So, who's right in this dispute over the president's education plan? For answers, we turn to a man whose name has long been associated with education reform. Chester Finn, who has been an education policy adviser to political figures from Ronald Reagan to the late Democratic Senator Pat Moynihan, who is currently president of the Thomas B. Fordham Foundation (search), joins us from our studios in New York.

So, Mr. Finn.

CHESTER FINN, PRESIDENT, THOMAS B. FORDHAM FOUNDATION: Yes, sir.

HUME: What about this dispute? Some of those Democrats, a number of them, voted for program and now say it is under funded. What about that?

FINN: Well, that dispute is as old as politics, at least as old as I can remember. It is election year and Democrats always say there is not enough money being spent on education. And Republicans usually say we're not getting our money's worth for the money we're currently spending.

The interesting change this year is that, for the first time in my memory, the Republicans are looking pretty good on education. George W. Bush looks like a serious education reformer and that's because he is one. And the Democrats are playing catch-up politically on this.

This was, however, bipartisan legislation two years ago. It wouldn't be shaped the way it is shaped if it weren't for Ted Kennedy (search) joining forces with George Bush to pass this piece of legislation, which incidentally, is 1100 pages long and has lot of moving parts.

HUME: Well, the thing the president always stresses in talking about it is testing and accountability. I know that when...

FINN: That's the cornerstone.

HUME: Yes. I remember when the bill passed, though; there were education reform advocate, perhaps including yourself, who there wasn't enough testing and enough accountability in it. What about that?

FINN: There's lots of testing and accountability if the states and districts actually do what they've been told to do here. The point, of course, is to just use the testing to find out where the changes need to be made, which states, which districts, which schools actually need to change and do things differently.

And the real grumbling across the education land is the grumbling of people who don't want to change what they have been doing the last 20 years, even though it has been failing. Money is sort of a red herring in this issue. The real question is ... are people going to change how they teach and what they teach and whom they teach in order that lots more kids learn like those kids in the school in St. Louis in your segment?

HUME: Now, tell me about how they compare, for example, and how they would come out in the testing to the schools, which people like you suggest are falling down on the job?

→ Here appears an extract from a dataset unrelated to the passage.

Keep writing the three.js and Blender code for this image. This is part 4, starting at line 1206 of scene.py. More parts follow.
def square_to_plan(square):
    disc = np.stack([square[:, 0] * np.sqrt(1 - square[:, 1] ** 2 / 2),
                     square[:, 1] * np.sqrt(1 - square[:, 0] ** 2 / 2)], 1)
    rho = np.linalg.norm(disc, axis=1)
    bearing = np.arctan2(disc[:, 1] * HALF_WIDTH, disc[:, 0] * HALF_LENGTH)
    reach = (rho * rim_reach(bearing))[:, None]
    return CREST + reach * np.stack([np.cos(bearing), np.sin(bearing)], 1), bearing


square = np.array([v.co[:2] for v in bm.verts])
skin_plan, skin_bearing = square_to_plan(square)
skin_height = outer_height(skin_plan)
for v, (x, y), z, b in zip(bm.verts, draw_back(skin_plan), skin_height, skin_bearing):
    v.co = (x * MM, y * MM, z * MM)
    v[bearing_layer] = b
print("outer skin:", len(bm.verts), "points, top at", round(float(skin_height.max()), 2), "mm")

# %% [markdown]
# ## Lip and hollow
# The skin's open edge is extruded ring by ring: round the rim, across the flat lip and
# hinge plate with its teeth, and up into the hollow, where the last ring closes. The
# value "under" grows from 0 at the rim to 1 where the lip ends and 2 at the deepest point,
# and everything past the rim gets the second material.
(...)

FINN: Well, that school has been on an upward trajectory. And a lot of poor kids and minority kids are obviously doing a lot better today than they were just a few years ago. And that's the kind of change that we need in tens of thousands of schools, especially schools attended by poor and minority kids. That is the spirit of No Child Left Behind. It really was bipartisan. A lot of George Bush's ideas got left on the cutting room floor because the Democrats didn't want any part of them. So what...

HUME: Such as?

FINN: Such as a lot more school of choice and a lot more flexibility for the states. Senator Kennedy and Congressman Miller said no to those changes. And so what got left was mostly testing and accountability. And that was a bipartisan agreement. Testing is not expensive. What's expensive, if anything is expensive, is running your schools the way they need to be run so that kids learn more. But you just saw, in St. Louis, a good example of a school being run in a way that causes kids to learn a lot more. And that's what we need all over the country.

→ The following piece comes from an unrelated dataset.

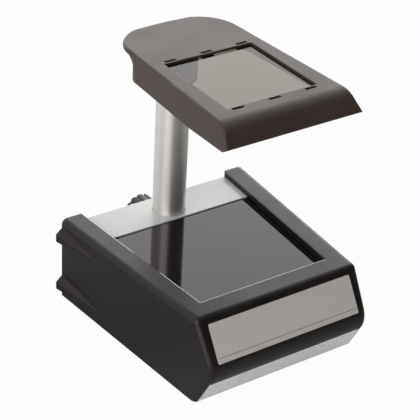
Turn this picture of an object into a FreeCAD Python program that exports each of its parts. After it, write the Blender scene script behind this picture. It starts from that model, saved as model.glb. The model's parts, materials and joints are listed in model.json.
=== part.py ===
import FreeCAD
import Part
import Sketcher
import math
import os
from types import SimpleNamespace

# A polarised-light strain tester for spectacle lenses. A light box stands on four feet; its top is a
# polarising glass over an opal diffuser. A tube column behind the glass carries a hooded head with a
# second polariser. +X is the operator's right, +Y the rear, +Z up. The origin is on the table, midway
# between the foremost line of the case and the end of the knob. Lengths are millimetres.

SIZES = [
    # the moulded case
    ("base_length", 216.6, "case, rear to where its two front faces would meet"),
    ("case_ahead", 15.06, "middle of the case ahead of the origin, to leave room for the knob"),
    ("rear_width", 197.6, "case width at the rear"),
    ("front_width", 164.45, "case width where its two front faces would meet"),
    ("case_height", 81.2, "case above the pan's underside"),
    ("foot_height", 3.0, "rubber foot below the pan"),
    ("front_rake", 26.6, "top front edge behind the meeting of the front faces"),
    ("chin_height", 38.1, "meeting of the front faces above the pan's underside"),
    ("chin_setback", 21.0, "lower front edge behind the meeting of the front faces"),
    ("chin_lip", 10.9, "front wall below the meeting of the front faces"),
    ("chin_round", 20.0, "rounding where the front faces meet"),
    ("case_wall", 3.0, "wall of the moulding"),
    ("edge_round", 5.5, "rounding of the outer edges"),
    ("opening_rear", 156.8, "width of the top opening at the rear"),
    ("opening_front", 132.1, "width of the top opening at its front"),
    ("front_rail", 45.6, "opening behind the meeting of the front faces"),
    ("recess", 5.9, "deck plate below the rails"),
    ("skirt_depth", 16.0, "walls that hang round the opening"),
    ("ledge_width", 5.0, "ledge under the glass"),
    ("ledge_thick", 2.5, "thickness of that ledge"),
    ("rib_width", 19.5, "side rib at its root, at the rear"),
    ("rib_flat", 7.5, "flat of the side rib"),
    ("rib_depth", 6.0, "side rib proud of the wall"),
    ("rib_run", 62.0, "length of the side rib"),
    ("rib_high", 63.4, "upper rib above the pan's underside"),
    ("rib_low", 12.9, "lower rib above the pan's underside"),
    ("boss_radius", 4.0, "screw boss in the case"),
    ("boss_inset", 12.0, "screw boss in from the side"),
    # sheet metal, glass and light box
    ("pan_sheet", 1.2, "galvanised sheet of the pan"),
    ("fit_gap", 0.3, "clearance between fitted pieces"),
    ("plate_sheet", 1.2, "sheet of the deck plate"),
    ("plate_length", 41.5, "deck plate from its front edge to the rear"),
    ("plate_fold", 11.0, "fold of the deck plate down the rear"),
    ("column_ring", 0.3, "clearance of the plate round the column"),
    ("glass_thick", 3.0, "polarising glass"),
    ("opal_thick", 3.0, "opal diffuser"),
    ("glass_gap", 1.7, "glass to the walls of the opening"),
    ("glass_tuck", 2.4, "glass under the deck plate"),
    ("panel_thick", 1.5, "rear panel"),
    ("panel_inset", 1.5, "rear panel ahead of the case's rear"),
    ("bracket_width", 12.0, "panel bracket"),
    ("bracket_height", 62.0, "panel bracket"),
    ("bracket_sheet", 1.5, "panel bracket"),
    ("reflector_width", 156.0, "reflector across"),
    ("reflector_depth", 104.0, "reflector front to back, at the top"),
    ("reflector_floor", 66.0, "reflector front to back, at the floor"),
    ("reflector_sheet", 1.0, "reflector sheet"),
    ("lamp_ahead", 114.5, "lamp ahead of the case's rear"),
    ("lamp_radius", 8.0, "lamp tube"),
    ("lamp_length", 136.0, "lamp between its pins"),
    ("lamp_cap", 8.0, "metal cap of the lamp"),
    ("lamp_pin", 6.5, "lamp pin"),
    ("pin_radius", 1.15, "radius of the lamp pin"),
    ("pin_pitch", 5.0, "between the two pins"),
    ("lamp_over_floor", 15.0, "lamp axis over the reflector"),
    ("holder_width", 18.0, "lamp holder"),
    ("holder_thick", 9.0, "lamp holder along the lamp"),
    ("ballast_left", 36.0, "ballast left of the middle"),
    ("ballast_length", 86.0, "ballast over its feet"),
    ("ballast_width", 40.0, "ballast front to back"),
    ("ballast_height", 27.0, "ballast"),
    ("starter_right", 30.0, "starter right of the middle"),
    ("starter_radius", 10.5, "starter"),
    ("starter_length", 30.0, "starter"),
    ("terminal_right", 44.0, "terminal block right of the middle"),
    ("terminal_length", 46.0, "terminal block"),
    ("terminal_height", 16.0, "terminal block"),
    ("terminal_pitch", 9.0, "between two terminals"),
    # column and its clamp
    ("column_radius", 15.0, "column tube, outside"),
    ("column_wall", 2.0, "column tube wall"),
    ("column_inset", 23.25, "column axis ahead of the case's rear"),
    ("column_floor", 3.3, "column over the floor of its socket"),
    ("slide_gap", 0.06, "running clearance of round fits"),
    ("socket_radius", 20.0, "column socket, outside"),
    ("socket_height", 60.0, "column socket"),
    ("socket_flange", 5.0, "foot of the socket"),
    ("flange_width", 62.0, "foot of the socket across"),
    ("flange_depth", 38.0, "foot of the socket front to back"),
    ("bush_radius", 9.0, "threaded bush at the rear of the socket"),
    ("bush_reach", 3.0, "bush behind the case's rear"),
    ("clamp_height", 50.0, "clamp screw above the pan's underside"),
    ("screw_radius", 4.0, "clamp screw"),
    ("pad_thick", 2.5, "clamp pad"),
    ("knob_radius", 15.0, "knob"),
    ("knob_thick", 17.0, "knob along its axis"),
    ("knob_gap", 9.7, "knob rim behind the case's rear"),
    ("neck_radius", 8.0, "neck of the knob"),
    ("neck_length", 2.2, "neck of the knob"),
    ("flute_radius", 2.3, "hollow between two lobes of the knob"),
    ("flute_count", 12.0, "lobes of the knob"),
    # head
    ("head_height", 254.6, "top of the head above the table"),
    ("head_front", 172.6, "lip of the head ahead of the column axis"),
    ("head_width", 113.3, "top of the head across, at the window's rear edge"),
    ("head_taper", 0.0517, "each side of the head draws in, per millimetre"),
    ("side_end", 9.0, "side of the top ends, ahead of the column"),
    ("corner_out", 46.2, "fullest of the top's rear corner, out from the middle"),
    ("corner_back", 10.4, "fullest of the top's rear corner, behind the column"),
    ("rear_out", 29.0, "top's rear edge begins, out from the middle"),
    ("rear_back", 21.6, "top's rear edge begins, behind the column"),
    ("head_rear", 23.1, "top's rear edge at the middle, behind the column"),
    ("lip_thick", 3.4, "edge of the top"),
    ("sweep_foot", 11.8, "hollow under the rear edge ends, below the top"),
    ("skirt_drop", 20.8, "head's skirt below the top"),
    ("skirt_flare", 4.9, "skirt outward of the top, at its foot"),
    ("skirt_splay", 1.5, "skirt's foot further outward at the front end"),
    ("skirt_end", 30.0, "side of the skirt ends, ahead of the column"),
    ("skirt_corner_out", 56.1, "fullest of the skirt's rear corner, out from the middle"),
    ("skirt_corner_ahead", 20.6, "fullest of the skirt's rear corner, ahead of the column"),
    ("skirt_rear_out", 49.0, "skirt's rear wall begins, out from the middle"),
    ("skirt_rear_ahead", 13.8, "skirt's rear wall begins, ahead of the column"),
    ("skirt_rear", 19.0, "skirt's rear wall at the middle, behind the column"),
    ("brow_bend", 159.6, "bend of the front ahead of the column"),
    ("brow_drop", 15.5, "front lip below the top"),
    ("brow_round", 17.0, "rounding of that bend"),
    ("belly_start", 118.0, "skirt's foot begins to rise, ahead of the column"),
    ("toe_drop", 18.3, "skirt's foot below the top, where the rise ends"),
    ("toe_back", 3.6, "end of the rise behind the lip"),
    ("head_wall", 2.4, "wall of the head moulding"),
    ("top_wall", 2.2, "top of the head moulding"),
    ("head_edge", 2.4, "rounding of the head's top edge"),
    ("window_width", 88.6, "window"),
    ("window_rear", 48.9, "window's rear edge ahead of the column"),
    ("window_front", 139.9, "window's front edge ahead of the column"),
    ("film_thick", 1.0, "polarising film"),
    ("film_lap", 1.3, "film beyond the window's ends"),
    ("film_side", 4.0, "film beyond the window's sides"),
    ("slot_length", 11.5, "core slot over a hook"),
    ("slot_width", 3.0, "core slot"),
    ("slot_gap", 1.3, "core slot from the window"),
    ("slot_pitch", 36.0, "between two slots"),
    ("hook_thick", 1.4, "snap hook"),
    ("boss_outer", 20.4, "column boss of the head"),
    ("boss_drop", 43.3, "column boss below the top"),
    ("boss_roof", 4.6, "column boss closed above"),
    # front plate, rear panel fittings
    ("label_width", 146.8, "front plate"),
    ("label_height", 34.4, "front plate up the slope"),
    ("label_thick", 0.8, "front plate"),
    ("label_rise", 26.6, "front plate's middle up the slope"),
    ("label_corner", 1.0, "corner of the front plate"),
    ("fitting_height", 34.0, "inlet and switch above the pan's underside"),
    ("fitting_spread", 58.0, "inlet and switch out from the middle"),
    ("inlet_width", 27.0, "inlet body"),
    ("inlet_height", 20.0, "inlet body"),
    ("inlet_depth", 17.0, "inlet body inside"),
    ("inlet_flange", 48.0, "inlet flange across"),
    ("inlet_lip", 2.5, "inlet flange thickness"),
    ("inlet_wall", 1.6, "inlet wall"),
    ("switch_width", 15.0, "switch bezel"),
    ("switch_height", 21.0, "switch bezel"),
    ("switch_depth", 16.0, "switch body inside"),
    ("bezel_thick", 1.6, "switch bezel"),
    ("rocker_pin", 1.2, "pivot of the rocker"),
    ("rocker_tilt", 8.0, "rocker at rest"),
    # small hardware
    ("foot_radius", 7.0, "rubber foot"),
    ("foot_inset", 22.0, "rubber foot in from the edges"),
    ("small_screw", 1.5, "screw shank"),
    ("screw_head", 2.8, "screw head"),
    ("head_rise", 1.6, "height of a screw head"),
    ("foot_screw_long", 6.0, "foot screw under its head"),
    ("case_screw_long", 14.0, "case screw under its head"),
]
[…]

HUME: Well, now what is it that -- I mean you made the point that these Democrats -- we've made the points that these Democrats are criticizing this program, partly on the basis of they say there is not enough money. You make the point that the bill really isn't about the money. That's nearly a budgetary decision, I suppose. But...

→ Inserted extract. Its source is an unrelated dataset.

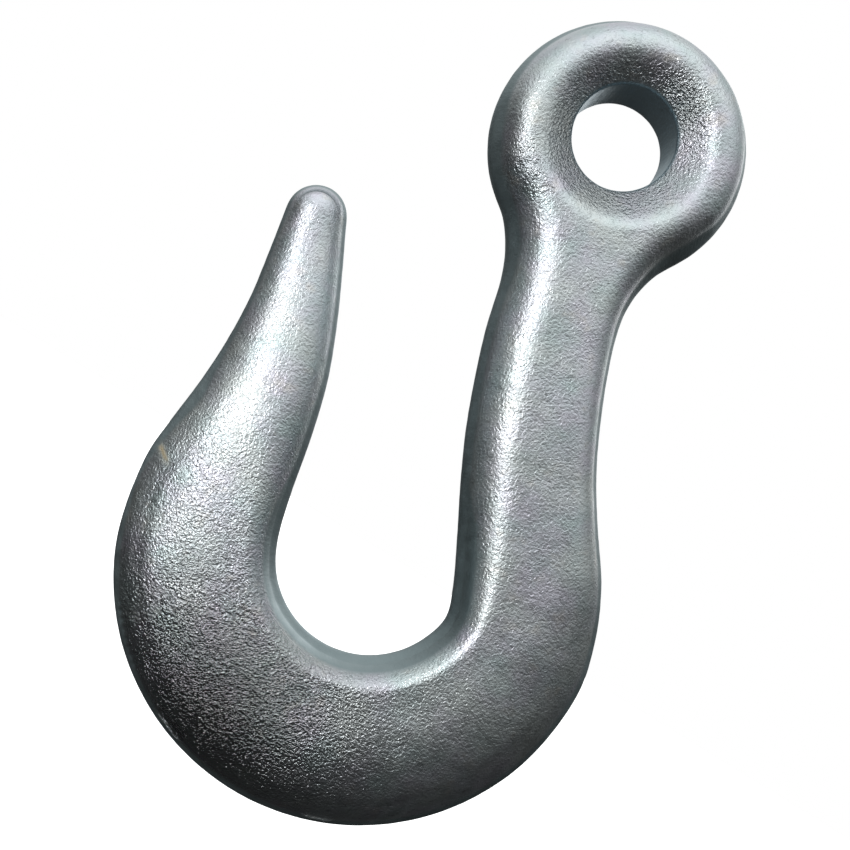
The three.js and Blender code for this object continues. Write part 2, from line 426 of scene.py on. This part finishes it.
def build_forging(outline):
    """The whole surface in metres, as a mesh object with both sides joined at the parting plane."""
    skin, faces, hole_first = half_skin(outline)
    shared = np.zeros(len(skin), bool)
    shared[:len(outline.place)] = True
    shared[hole_first:hole_first + HOLE_STEPS] = True
    back = np.arange(len(skin))
    back[~shared] = len(skin) + np.arange((~shared).sum())
    front = np.column_stack([skin[:, 0], -skin[:, 2], skin[:, 1]])
    rear = np.column_stack([skin[~shared, 0], skin[~shared, 2], skin[~shared, 1]])
    vertices = np.vstack([front, rear])
    rear_faces = [tuple(int(back[v]) for v in reversed(face)) for face in faces]
    mesh = bpy.data.meshes.new("eye_hook_forging")
    mesh.from_pydata((vertices * MM).tolist(), [], [*faces, *rear_faces])
    shape = bmesh.new()
    shape.from_mesh(mesh)
    bmesh.ops.recalc_face_normals(shape, faces=shape.faces)
    shape.to_mesh(mesh)
    shape.free()
    mesh.shade_smooth()
    piece = bpy.data.objects.new("eye_hook_forging", mesh)
    bpy.context.scene.collection.objects.link(piece)
    return piece


def field(points, size, seed):
    """Smooth noise in space from about -1 to 1, with features of about that size in millimetres."""
    shifted = points / size + seed
    return np.array([noise.noise(Vector(p)) for p in shifted])


def along_line(points, start, end):
    """Share of the way from start to end, and distance from that line, in the plane."""
    start, end = np.array(start), np.array(end)
    way = end - start
    share = ((points - start) @ way) / (way @ way)
    gap = points - start - np.clip(share, 0, 1)[:, None] * way
    return share, np.hypot(*gap.T)


def wall_depth(plane, outline):
    """How far in from the die wall each point in the plane is."""
    at, way = nearest(plane, outline.place)
    return (way * outline.inward[at]).sum(1) - outline.proud[at]


def surface_marks(points, depth):
    """Masks from 0 to 1 on the vertices: what each stretch of the surface has been through, and where
    shade is painted into the colour.
    """
    plane = points[:, [0, 2]]
    front = step(-points[:, 1], 0.5, 2.5)
    radius = np.hypot(*plane.T)
    band = SMOOTH_BAND * step(-np.hypot(*(plane - BOWL_INNER[:2]).T), -21, -17)
    trimmed = 1 - step(depth - band, -0.4, 0.35)
    pierced = 1 - step(radius, HOLE_RADIUS + 0.05, HOLE_RADIUS + 0.5)
    dish = 1 - step(from_eye(plane), 12, 14.5)
    patch = front * blob(plane, DISH_PATCH, PATCH_REACH)
    neck = front * blob(plane, NECK_LAPS, NECK_REACH)
    patchy = 0.5 + 0.5 * field(points, 7, 31.0)

    coarse = 0.3 * front * blob(plane, LEFT_BOWL, LEFT_REACH)
    coarse += 1.2 * front * blob(plane, LOW_BOWL, LOW_REACH + 1)
    coarse += 0.5 * patch + 0.5 * neck + 0.35 * dish
    coarse += 0.25 * (1 - front) * step(patchy, 0.3, 0.9)
    coarse = np.clip(coarse + 0.15 * patchy, 0, 1) * (1 - trimmed) * (1 - pierced)

    _, gap = along_line(plane, *RUST_SPOT)
    rust = front * np.exp(-((gap / RUST_WIDTH) ** 2)) * step(field(points, 0.9, 5.0), -0.6, 0.1)
    # Laps in the neck and a patch in the dish: dented in, and darkened in the colour as painted shade
    laps_and_shade = (0.6 * neck + 0.5 * patch) * step(field(points * (1, 1, 0.6), 1.3, 8.0), 0.15, 0.5)
    # A groove round the tip: cut in, and darkened in the colour as painted shade
    groove_and_shade = np.exp(-((depth - GROOVE_INSET) / GROOVE_WIDTH) ** 2)
    return {
        "trimmed": np.maximum(trimmed, pierced),
        "pierced": pierced,
        # Painted shade over the lower bowl, which faces down, and over the dish; these are also less
        # rough
        "shade_and_gloss": np.minimum(front * blob(plane, LOW_BOWL, LOW_REACH) + 0.4 * dish, 1),
        "coarse": coarse,
        "rust": rust,
        "laps_and_shade": laps_and_shade,
        "groove_and_shade": np.minimum(1.5 * front * blob(plane, TIP_TOP, TIP_REACH) * groove_and_shade, 1),
    }


def relief(points, depth, marks):
    """How far each vertex moves out along its normal, in millimetres."""
    plane = points[:, [0, 2]]
    front = points[:, 1] < 0
    forged = 1 - marks["trimmed"]
    moved = forged * (SWELLS * field(points, 10, 3.0) + RIPPLES * field(points, 4, 17.0))
    moved += forged * (GRAIN + COARSE_GRAIN * marks["coarse"]) * field(points, 1.25, 40.0)
    moved += SHEAR_LINES * marks["trimmed"] * field(points * (1, 0.25, 1), 1.5, 12.0)
    moved -= LAP_DEPTH * marks["laps_and_shade"] + GROOVE_DEPTH * marks["groove_and_shade"]

    share, gap = along_line(plane, *PIT_ROW)
    in_row = front & (share > 0) & (share < 1) & (gap < BESIDE_LINE)
    pits = np.maximum(0, np.cos(share * math.tau * PIT_COUNT + field(points, 3, 2.0)))
    pits *= step(depth, -0.7, -0.1) * (1 - step(depth, 0.5, 1.6))
    moved -= in_row * PIT_DEPTH * pits

    for burr in BURRS:
        share, gap = along_line(plane, *burr)
        ends = step(share, 0, 0.25) * (1 - step(share, 0.7, 1)) * (gap < BESIDE_LINE)
        moved += front * BURR_HEIGHT * ends * np.exp(-((depth + 0.05) / BURR_WIDTH) ** 2)
    return moved


def roughen(piece, outline):
    """Moves the surface as forging, trimming and handling left it, and keeps the masks on it."""
    mesh = piece.data
    count = len(mesh.vertices)
    place = np.empty(3 * count)
    normal = np.empty(3 * count)
    mesh.vertices.foreach_get("co", place)
    mesh.vertices.foreach_get("normal", normal)
    points = place.reshape(-1, 3) / MM
    depth = wall_depth(points[:, [0, 2]], outline)
    marks = surface_marks(points, depth)
    moved = relief(points, depth, marks)
    points = points + moved[:, None] * normal.reshape(-1, 3)
    mesh.vertices.foreach_set("co", (points * MM).ravel())
    for name, values in marks.items():
        mask = mesh.attributes.new(name, "FLOAT", "POINT")
        mask.data.foreach_set("value", values.astype(np.float32))
    mesh.update()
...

FINN: Well, you know, the federal piece...

HUME: Go ahead.

FINN: The federal piece of the education budget has never been more than seven or eight cents on the dollar. It is really the least piece. States and districts pay for almost all the cost of public education. That has been true since Lyndon Johnson (search) was president. And I expect that's going to stay true. The couple of billion here or there that they're quarreling about in Washington right now is, frankly, chicken feed in the education budget. We're spending seven or $8,000 per kid per year right now in American public education. And truthfully, we're not getting our money's worth from an awful lot of schools.

HUME: How does that compare, seven or $8,000 per student, to the rest of the world's industrial, developed countries in

FINN: We're second or third in the industrial world most years...

HUME: Spending.

FINN: ... on those data. Second or third.

HUME: Spending. And how about on the testing?

FINN: Well, we're in the middle of the pack headed toward the cellar in testing. The results of the international tests show our fourth graders doing pretty well. Our eighth graders around the middle of the pack and our 12 graders right down in the basement

HUME: Has there been any improvement since this bill passed?

FINN: The bill is just two years old, remember. And it has as 14- year trajectory built into it. I don't think we can say there's been a national improvement. But you can certainly point to some schools and some districts and some states that are tipping upward in these last year or two.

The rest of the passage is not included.